▶ _Goal_
Your task is to print all of the data word for word.

# Dataset extract start

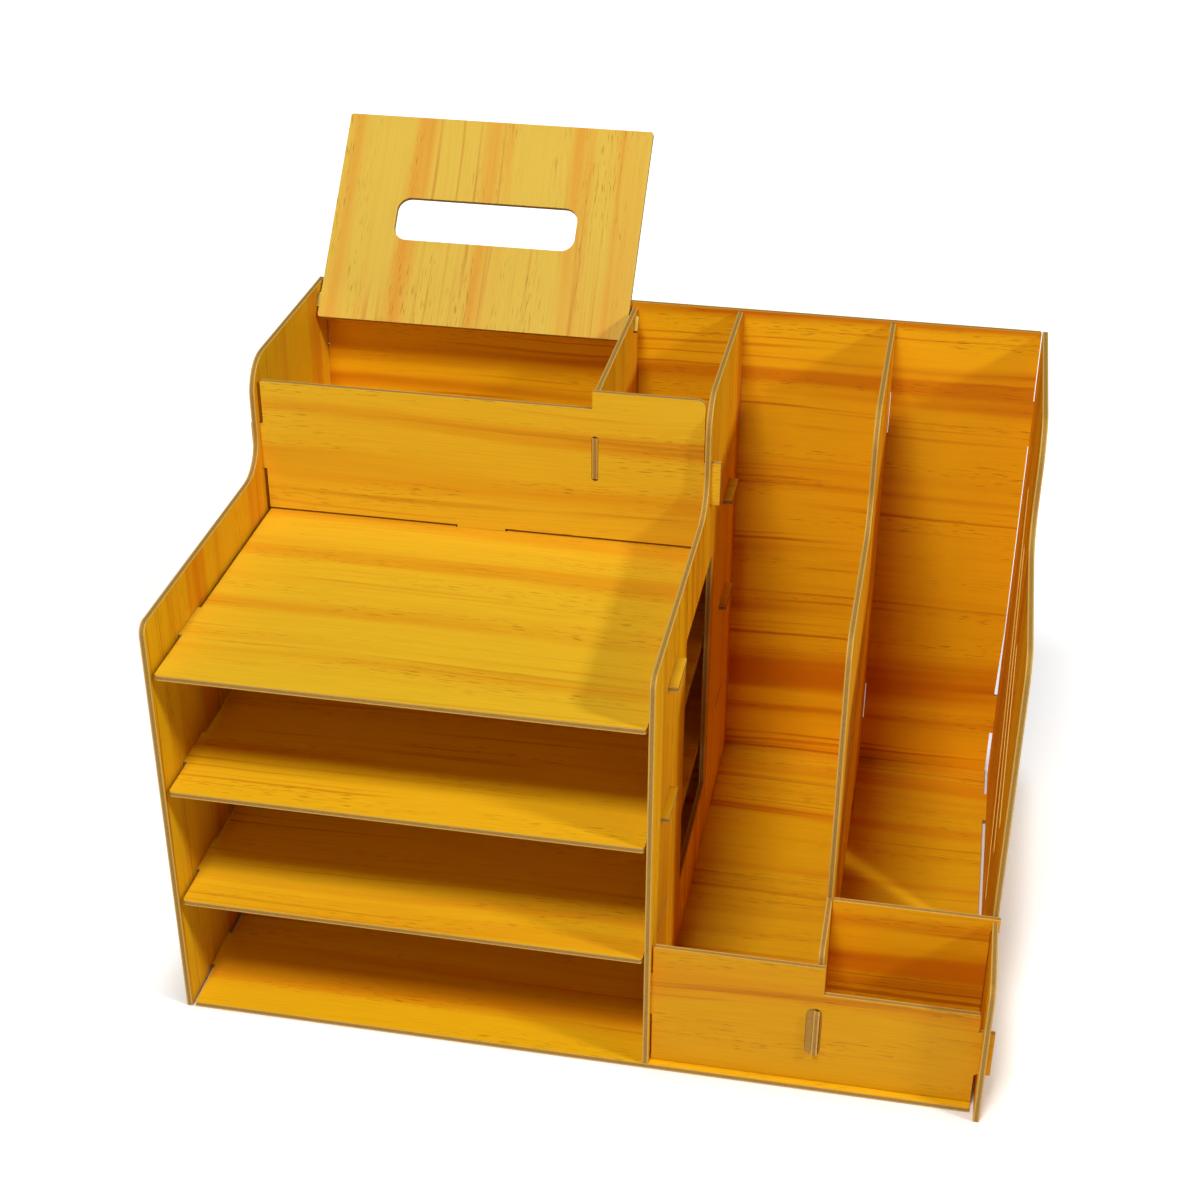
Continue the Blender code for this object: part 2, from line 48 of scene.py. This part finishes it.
# Noises of the wood print: features per metre along and across the grain, octaves, slice of the noise
# and roughness
Noise = namedtuple("Noise", "along across detail slice rough", defaults=(0.0, 0.5))
WAVE = Noise(3.0, 8, 1)
RIPPLE = Noise(16, 50, 2)
BANDS = Noise(1.4, 48, 2)
TONE = Noise(1.6, 9, 1, slice=3.0)
LINES = Noise(2.6, 300, 1, slice=7.0)
LINE_GATE = Noise(5, 34, 2, slice=11.0)     # where lines show
FIBRE = Noise(22, 1100, 3, slice=5.0, rough=0.6)
PORES = Noise(95, 1250, 1, slice=13.0)
PORE_GATE = Noise(8, 60, 2, slice=17.0)     # where pores show

# How far the lines wander sideways, from one side to the other
WAVE_REACH = 0.022
RIPPLE_REACH = 0.0022

# Noise values between which each of them rises from nothing to full
BANDS_RISE = (0.45, 0.66)
TONE_RISE = (0.35, 0.65)
LINES_RISE = (0.54, 0.70)
LINE_GATE_RISE = (0.44, 0.60)
FIBRE_RISE = (0.35, 0.75)
PORES_RISE = (0.58, 0.70)
PORE_GATE_RISE = (0.46, 0.64)
SOOT_RISE = (0.35, 0.65)

# Share of its own colour that each gives where it is full
BANDS_SHARE = 0.85
TONE_SHARE = 0.30
LINES_SHARE = 0.66
FIBRE_SHARE = 0.16
PORES_SHARE = 0.55
SOOT_SHARE = 0.30

# Gloss and relief of the foil
FOIL_GLOSS = 0.14
FOIL_ROUGHNESS = (0.50, 0.62)               # between the fibres and on them
ROUGHNESS_RISE = (0.3, 0.7)
CUT_ROUGHNESS = 0.7
RELIEF_DEPTH = 0.00006
RELIEF_STRENGTH = 0.35
FIBRE_HEIGHT = 0.3                          # against a pore's depth of 1

# Board edges
EDGE_BEVEL = 0.00022
EDGE_SEGMENTS = 2
EDGE_ANGLE = math.radians(40)               # sharper edges than this are eased
WELD = 0.00001
FLAT_WEIGHT = 100                           # large faces keep their own normals
FOIL_START = 0.97                           # share of the half thickness, further out is foil
CREAM_START = 0.55                          # and from about here on the cut is light
CREAM_BLUR = 0.12
SOOT_SCALE = 900.0                          # sooty spots per metre of the cut
SOOT_DETAIL = 2.0

# Colour sockets of a mix node, whose names others share
MIX_FIRST = 6
MIX_SECOND = 7
MIX_RESULT = 2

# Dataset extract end

▶ _Exercise output_
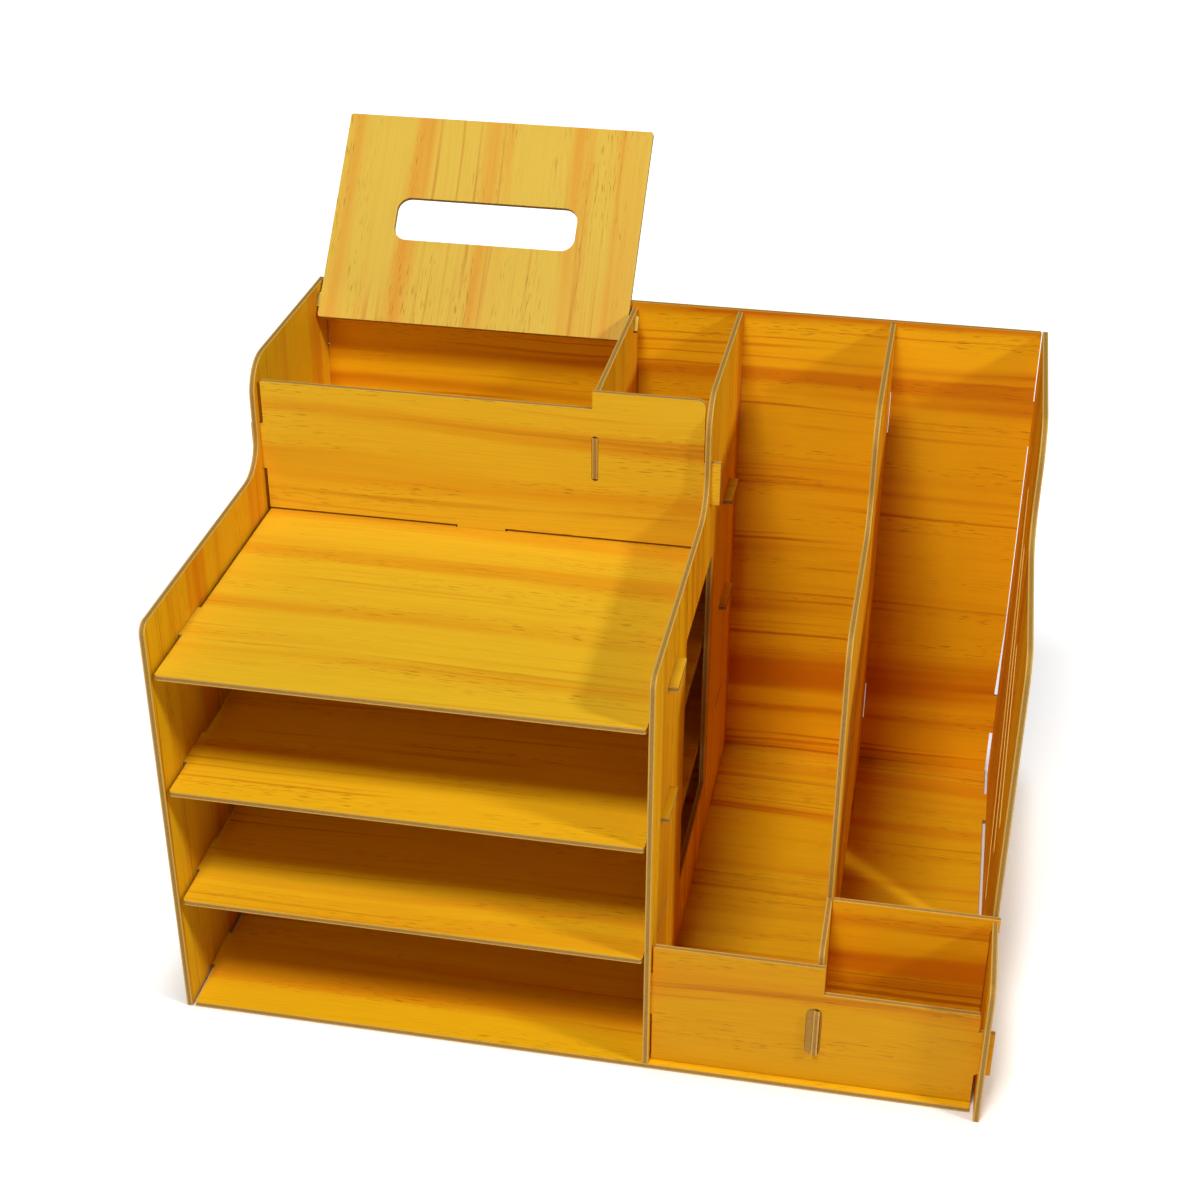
Continue the Blender code for this object: part 2, from line 48 of scene.py. This part finishes it.
# Noises of the wood print: features per metre along and across the grain, octaves, slice of the noise
# and roughness
Noise = namedtuple("Noise", "along across detail slice rough", defaults=(0.0, 0.5))
WAVE = Noise(3.0, 8, 1)
RIPPLE = Noise(16, 50, 2)
BANDS = Noise(1.4, 48, 2)
TONE = Noise(1.6, 9, 1, slice=3.0)
LINES = Noise(2.6, 300, 1, slice=7.0)
LINE_GATE = Noise(5, 34, 2, slice=11.0)     # where lines show
FIBRE = Noise(22, 1100, 3, slice=5.0, rough=0.6)
PORES = Noise(95, 1250, 1, slice=13.0)
PORE_GATE = Noise(8, 60, 2, slice=17.0)     # where pores show

# How far the lines wander sideways, from one side to the other
WAVE_REACH = 0.022
RIPPLE_REACH = 0.0022

# Noise values between which each of them rises from nothing to full
BANDS_RISE = (0.45, 0.66)
TONE_RISE = (0.35, 0.65)
LINES_RISE = (0.54, 0.70)
LINE_GATE_RISE = (0.44, 0.60)
FIBRE_RISE = (0.35, 0.75)
PORES_RISE = (0.58, 0.70)
PORE_GATE_RISE = (0.46, 0.64)
SOOT_RISE = (0.35, 0.65)

# Share of its own colour that each gives where it is full
BANDS_SHARE = 0.85
TONE_SHARE = 0.30
LINES_SHARE = 0.66
FIBRE_SHARE = 0.16
PORES_SHARE = 0.55
SOOT_SHARE = 0.30

# Gloss and relief of the foil
FOIL_GLOSS = 0.14
FOIL_ROUGHNESS = (0.50, 0.62)               # between the fibres and on them
ROUGHNESS_RISE = (0.3, 0.7)
CUT_ROUGHNESS = 0.7
RELIEF_DEPTH = 0.00006
RELIEF_STRENGTH = 0.35
FIBRE_HEIGHT = 0.3                          # against a pore's depth of 1

# Board edges
EDGE_BEVEL = 0.00022
EDGE_SEGMENTS = 2
EDGE_ANGLE = math.radians(40)               # sharper edges than this are eased
WELD = 0.00001
FLAT_WEIGHT = 100                           # large faces keep their own normals
FOIL_START = 0.97                           # share of the half thickness, further out is foil
CREAM_START = 0.55                          # and from about here on the cut is light
CREAM_BLUR = 0.12
SOOT_SCALE = 900.0                          # sooty spots per metre of the cut
SOOT_DETAIL = 2.0

# Colour sockets of a mix node, whose names others share
MIX_FIRST = 6
MIX_SECOND = 7
MIX_RESULT = 2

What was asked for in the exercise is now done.